Город Сантарен стоит на месте, где в прошлом была деревня индейцев тапажос, и расположен у слияния реки Тапажоса с рекой Амазонкой, на правом берегу Тапажоса. Это один из важнейших городов штата Пара и всего бассейна Амазонки. Несмотря на свое значение, городок до сих пор не имеет собственного порта. Через Сантарен не проходит ни одной железной дороги (их вообще нет на Амазонке), хотя каждый, кто приезжает сюда, убеждается в необходимости постройки железной дороги, которая связала бы штаты Пара и Мату-Гросу и проходила бы от Сантарена до Куйябы.
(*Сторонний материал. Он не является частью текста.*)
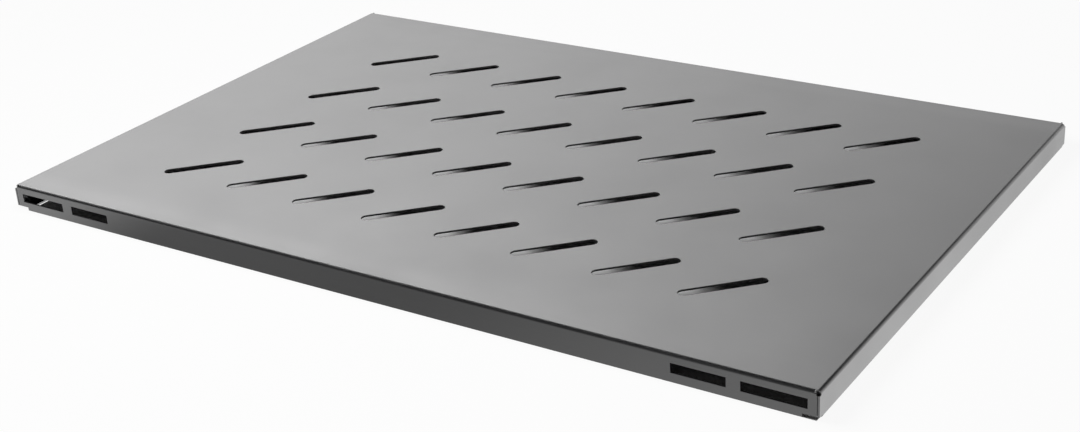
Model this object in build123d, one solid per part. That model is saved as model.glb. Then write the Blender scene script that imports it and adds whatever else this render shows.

Нетрудно представить себе всю пользу, которую получит район после того, как он станет связан железной дорогой с югом Бразилии.
…Сейчас, просматривая написанные выше строки, я должен признаться, что был не прав. Бразильцы решили строить не железную дорогу между Сантареном и югом страны, а шоссе. Шоссе, идущее от Сантарена до Куйябы. Сама дорога пока еще не построена, но участок, где она будет проходить, освобожден от леса. Дорога называется БР-165. Когда строительство будет завершено, то дорога Сантарен — Куйяба станет одним из участков трансамазонской магистрали.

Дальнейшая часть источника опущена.